## Exercise
Repeat the listing below word for word, stopping after the line that contains "a round cap.".

## Dataset excerpt
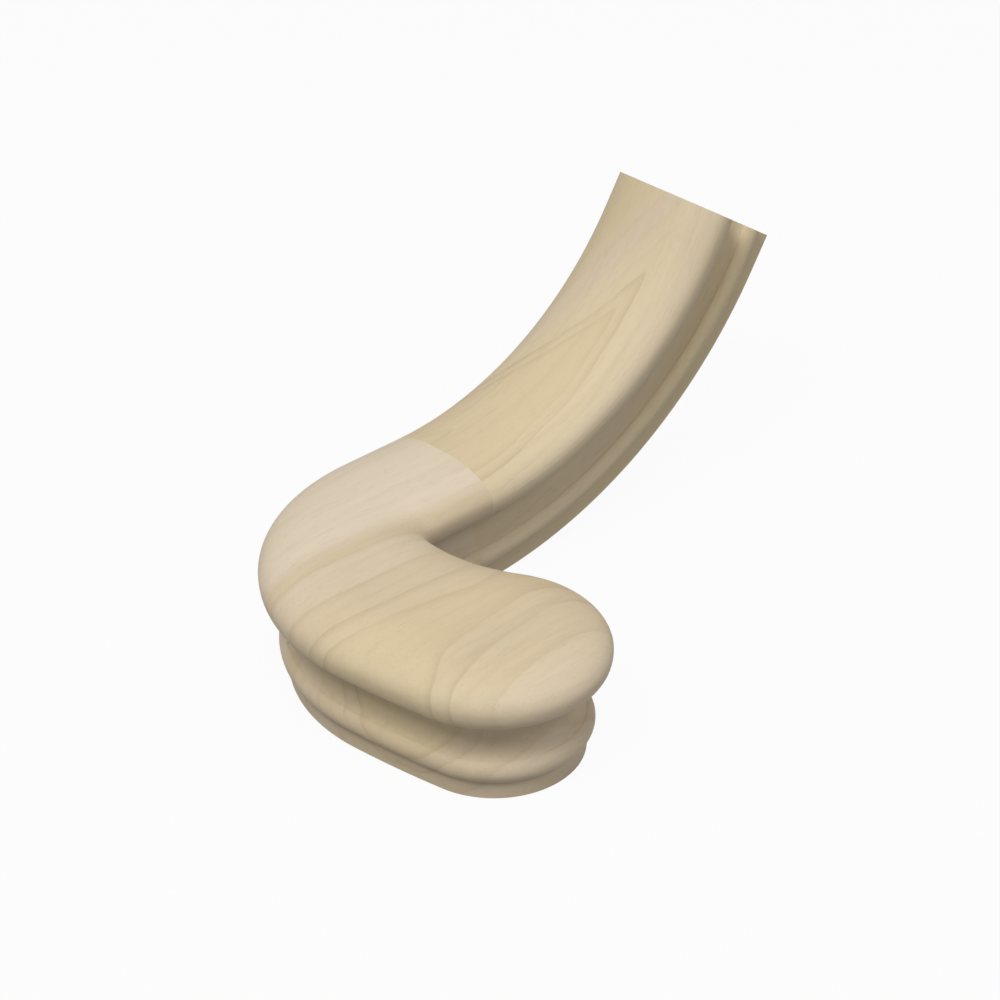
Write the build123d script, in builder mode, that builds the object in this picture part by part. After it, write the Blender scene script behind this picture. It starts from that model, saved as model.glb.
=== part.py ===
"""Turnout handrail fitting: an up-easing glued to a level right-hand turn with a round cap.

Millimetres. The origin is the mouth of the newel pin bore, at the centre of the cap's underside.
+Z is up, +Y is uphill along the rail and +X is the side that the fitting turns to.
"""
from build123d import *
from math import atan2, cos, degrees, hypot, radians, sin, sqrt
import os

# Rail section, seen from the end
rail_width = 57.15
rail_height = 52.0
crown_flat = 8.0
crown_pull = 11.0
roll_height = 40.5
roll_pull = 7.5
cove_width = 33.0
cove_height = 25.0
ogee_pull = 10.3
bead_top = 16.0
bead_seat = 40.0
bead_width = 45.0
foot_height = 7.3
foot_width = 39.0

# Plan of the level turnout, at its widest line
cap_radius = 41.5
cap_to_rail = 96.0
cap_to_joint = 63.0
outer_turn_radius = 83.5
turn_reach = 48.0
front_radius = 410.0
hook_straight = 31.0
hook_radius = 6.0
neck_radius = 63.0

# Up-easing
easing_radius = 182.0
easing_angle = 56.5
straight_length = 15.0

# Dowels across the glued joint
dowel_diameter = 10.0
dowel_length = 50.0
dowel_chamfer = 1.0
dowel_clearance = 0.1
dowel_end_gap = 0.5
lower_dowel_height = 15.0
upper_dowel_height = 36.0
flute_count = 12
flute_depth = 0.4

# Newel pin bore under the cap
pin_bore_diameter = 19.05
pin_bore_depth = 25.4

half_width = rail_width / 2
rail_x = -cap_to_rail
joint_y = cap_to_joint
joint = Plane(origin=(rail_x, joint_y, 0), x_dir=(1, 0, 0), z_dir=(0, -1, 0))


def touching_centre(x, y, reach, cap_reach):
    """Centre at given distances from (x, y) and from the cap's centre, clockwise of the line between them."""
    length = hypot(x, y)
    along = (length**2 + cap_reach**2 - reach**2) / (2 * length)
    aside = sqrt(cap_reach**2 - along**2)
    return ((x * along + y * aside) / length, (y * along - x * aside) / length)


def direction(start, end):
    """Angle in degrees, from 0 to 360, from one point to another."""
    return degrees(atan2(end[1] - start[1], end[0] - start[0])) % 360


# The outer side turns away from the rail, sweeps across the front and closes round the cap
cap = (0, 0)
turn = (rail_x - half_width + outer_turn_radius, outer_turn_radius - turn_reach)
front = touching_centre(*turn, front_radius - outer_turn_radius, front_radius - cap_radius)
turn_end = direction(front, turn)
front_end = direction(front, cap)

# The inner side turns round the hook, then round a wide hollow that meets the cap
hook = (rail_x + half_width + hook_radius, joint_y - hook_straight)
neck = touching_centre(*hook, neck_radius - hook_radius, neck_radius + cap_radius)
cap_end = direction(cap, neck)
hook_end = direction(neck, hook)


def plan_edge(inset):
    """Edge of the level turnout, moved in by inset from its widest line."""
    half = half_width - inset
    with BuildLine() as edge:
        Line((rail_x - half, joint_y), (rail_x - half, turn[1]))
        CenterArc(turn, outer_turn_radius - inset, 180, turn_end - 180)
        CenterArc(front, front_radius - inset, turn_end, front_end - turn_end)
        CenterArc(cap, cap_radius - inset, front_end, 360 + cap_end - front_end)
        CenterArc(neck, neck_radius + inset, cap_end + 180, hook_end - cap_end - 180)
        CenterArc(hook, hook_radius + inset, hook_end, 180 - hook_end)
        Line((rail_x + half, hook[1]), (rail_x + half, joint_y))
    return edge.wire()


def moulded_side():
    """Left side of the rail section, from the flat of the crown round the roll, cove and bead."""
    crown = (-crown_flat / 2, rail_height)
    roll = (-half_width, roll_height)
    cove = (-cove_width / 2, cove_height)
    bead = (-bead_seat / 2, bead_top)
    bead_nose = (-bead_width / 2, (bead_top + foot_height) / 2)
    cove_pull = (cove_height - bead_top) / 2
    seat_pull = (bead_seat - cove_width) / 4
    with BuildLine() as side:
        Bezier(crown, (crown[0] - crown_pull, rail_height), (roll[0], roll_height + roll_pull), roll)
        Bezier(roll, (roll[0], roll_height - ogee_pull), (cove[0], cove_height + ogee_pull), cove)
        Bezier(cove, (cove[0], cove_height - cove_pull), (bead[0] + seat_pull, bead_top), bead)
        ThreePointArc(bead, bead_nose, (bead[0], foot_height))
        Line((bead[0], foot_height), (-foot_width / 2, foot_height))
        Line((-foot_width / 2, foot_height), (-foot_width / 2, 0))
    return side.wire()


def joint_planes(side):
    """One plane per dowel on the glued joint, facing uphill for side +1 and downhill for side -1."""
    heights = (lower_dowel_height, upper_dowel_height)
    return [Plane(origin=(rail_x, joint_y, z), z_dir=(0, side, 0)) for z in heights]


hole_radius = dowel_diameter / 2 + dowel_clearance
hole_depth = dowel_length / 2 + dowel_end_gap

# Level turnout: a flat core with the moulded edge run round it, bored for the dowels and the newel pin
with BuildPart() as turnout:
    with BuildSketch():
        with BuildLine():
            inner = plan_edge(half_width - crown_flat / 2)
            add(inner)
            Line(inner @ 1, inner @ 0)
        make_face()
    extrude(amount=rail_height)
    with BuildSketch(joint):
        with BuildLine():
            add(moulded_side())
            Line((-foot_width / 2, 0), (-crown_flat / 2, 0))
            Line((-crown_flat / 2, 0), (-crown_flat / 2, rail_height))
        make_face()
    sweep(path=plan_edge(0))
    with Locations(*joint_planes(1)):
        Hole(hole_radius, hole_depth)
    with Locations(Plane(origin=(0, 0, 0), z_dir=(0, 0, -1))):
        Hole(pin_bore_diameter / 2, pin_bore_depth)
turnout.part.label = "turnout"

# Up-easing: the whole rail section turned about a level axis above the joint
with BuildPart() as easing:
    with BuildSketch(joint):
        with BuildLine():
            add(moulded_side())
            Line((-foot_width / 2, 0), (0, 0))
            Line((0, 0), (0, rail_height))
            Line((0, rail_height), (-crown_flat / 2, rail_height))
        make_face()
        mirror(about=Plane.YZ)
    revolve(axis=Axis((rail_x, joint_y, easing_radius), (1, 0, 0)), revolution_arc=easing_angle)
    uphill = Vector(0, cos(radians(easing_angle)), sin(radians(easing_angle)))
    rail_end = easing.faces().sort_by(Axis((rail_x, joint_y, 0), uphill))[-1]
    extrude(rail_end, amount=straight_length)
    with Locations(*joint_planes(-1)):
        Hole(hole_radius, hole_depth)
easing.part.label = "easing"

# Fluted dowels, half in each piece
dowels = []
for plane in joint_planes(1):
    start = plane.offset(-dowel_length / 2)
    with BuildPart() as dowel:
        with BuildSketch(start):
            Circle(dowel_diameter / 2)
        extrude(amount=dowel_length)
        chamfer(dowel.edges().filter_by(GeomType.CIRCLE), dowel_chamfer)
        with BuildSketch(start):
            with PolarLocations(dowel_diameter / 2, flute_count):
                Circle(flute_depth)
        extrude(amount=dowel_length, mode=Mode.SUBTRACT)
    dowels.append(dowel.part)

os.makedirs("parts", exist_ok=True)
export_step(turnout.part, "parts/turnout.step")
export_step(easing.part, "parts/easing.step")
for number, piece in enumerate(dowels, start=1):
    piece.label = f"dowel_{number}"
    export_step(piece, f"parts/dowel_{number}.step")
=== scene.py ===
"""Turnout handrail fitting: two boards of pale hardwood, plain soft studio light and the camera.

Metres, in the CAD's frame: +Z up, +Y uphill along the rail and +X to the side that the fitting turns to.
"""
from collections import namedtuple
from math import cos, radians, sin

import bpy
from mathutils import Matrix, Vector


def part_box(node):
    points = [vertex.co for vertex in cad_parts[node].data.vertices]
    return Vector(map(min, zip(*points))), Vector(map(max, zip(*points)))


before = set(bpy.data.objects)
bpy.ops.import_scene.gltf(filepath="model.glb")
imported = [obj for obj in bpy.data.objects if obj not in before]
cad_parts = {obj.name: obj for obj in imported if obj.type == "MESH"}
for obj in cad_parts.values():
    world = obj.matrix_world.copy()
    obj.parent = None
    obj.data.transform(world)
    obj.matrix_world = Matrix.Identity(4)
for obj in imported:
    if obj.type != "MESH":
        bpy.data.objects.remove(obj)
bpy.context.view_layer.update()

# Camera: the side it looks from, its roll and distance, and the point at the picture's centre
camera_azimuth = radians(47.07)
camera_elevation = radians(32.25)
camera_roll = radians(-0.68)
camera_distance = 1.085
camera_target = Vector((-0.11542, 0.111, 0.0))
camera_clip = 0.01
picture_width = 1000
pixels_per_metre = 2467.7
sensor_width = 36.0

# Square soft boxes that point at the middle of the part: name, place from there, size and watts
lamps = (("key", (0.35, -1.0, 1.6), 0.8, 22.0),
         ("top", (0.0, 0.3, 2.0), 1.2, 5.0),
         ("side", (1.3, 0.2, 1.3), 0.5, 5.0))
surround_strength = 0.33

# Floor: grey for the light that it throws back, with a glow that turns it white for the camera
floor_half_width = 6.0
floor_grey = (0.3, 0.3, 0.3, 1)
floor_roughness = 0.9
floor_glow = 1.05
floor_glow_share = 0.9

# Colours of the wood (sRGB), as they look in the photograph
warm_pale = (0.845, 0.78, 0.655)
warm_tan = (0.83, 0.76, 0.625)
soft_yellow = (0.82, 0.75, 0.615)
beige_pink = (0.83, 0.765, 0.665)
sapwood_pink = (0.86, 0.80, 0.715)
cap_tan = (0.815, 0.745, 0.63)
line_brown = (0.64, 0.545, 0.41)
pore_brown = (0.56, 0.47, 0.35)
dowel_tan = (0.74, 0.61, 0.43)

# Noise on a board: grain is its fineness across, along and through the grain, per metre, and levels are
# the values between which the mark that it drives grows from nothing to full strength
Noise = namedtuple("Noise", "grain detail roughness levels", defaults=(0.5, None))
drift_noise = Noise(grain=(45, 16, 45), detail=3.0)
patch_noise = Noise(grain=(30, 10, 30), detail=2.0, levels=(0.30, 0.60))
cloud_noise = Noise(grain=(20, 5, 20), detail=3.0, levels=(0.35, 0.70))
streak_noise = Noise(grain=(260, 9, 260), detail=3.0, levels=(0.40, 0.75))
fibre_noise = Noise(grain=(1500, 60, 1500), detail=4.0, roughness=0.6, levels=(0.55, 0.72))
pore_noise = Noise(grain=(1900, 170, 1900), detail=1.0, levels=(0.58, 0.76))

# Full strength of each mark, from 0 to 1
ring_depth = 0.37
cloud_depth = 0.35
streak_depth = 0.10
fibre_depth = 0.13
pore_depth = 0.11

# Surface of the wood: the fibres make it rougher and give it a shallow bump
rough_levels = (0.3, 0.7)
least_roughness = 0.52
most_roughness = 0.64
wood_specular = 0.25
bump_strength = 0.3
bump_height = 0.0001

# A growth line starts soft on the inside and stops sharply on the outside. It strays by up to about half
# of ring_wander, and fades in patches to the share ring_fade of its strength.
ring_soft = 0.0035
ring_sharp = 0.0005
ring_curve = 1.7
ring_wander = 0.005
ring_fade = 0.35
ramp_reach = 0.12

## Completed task
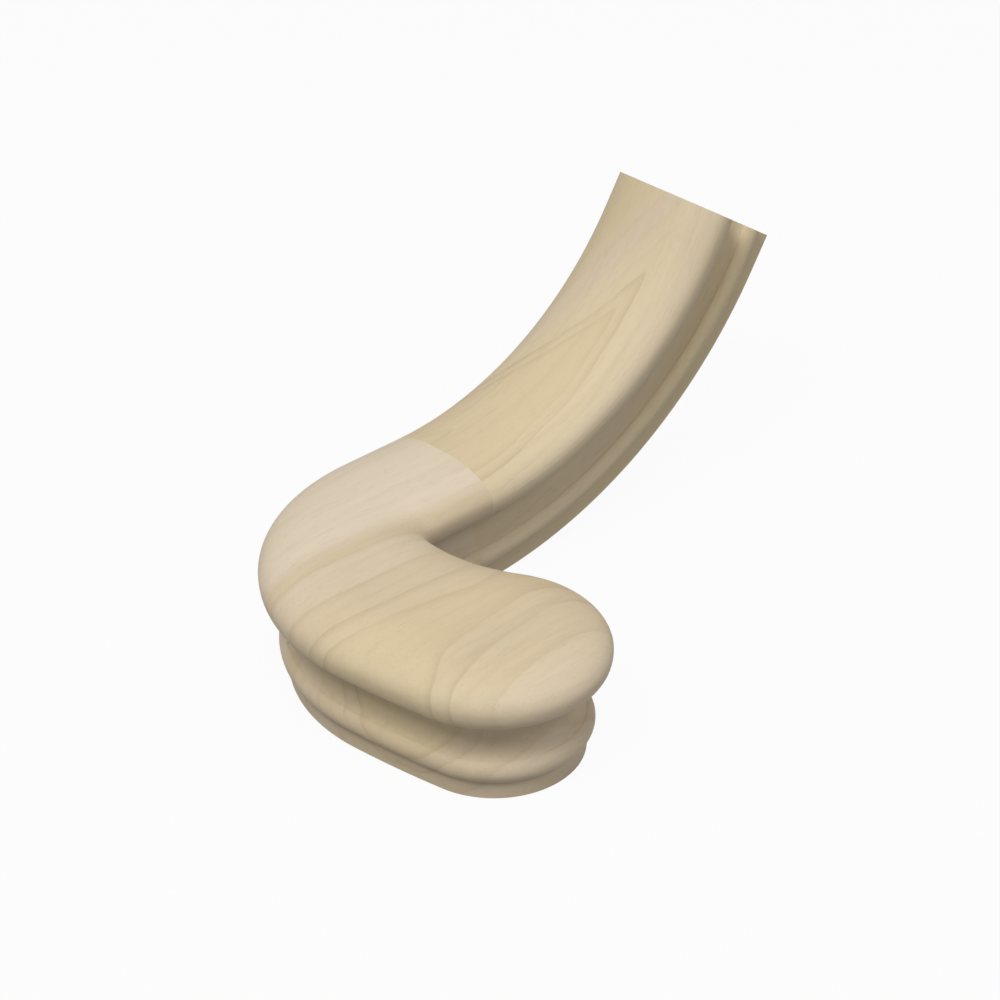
Write the build123d script, in builder mode, that builds the object in this picture part by part. After it, write the Blender scene script behind this picture. It starts from that model, saved as model.glb.
=== part.py ===
"""Turnout handrail fitting: an up-easing glued to a level right-hand turn with a round cap.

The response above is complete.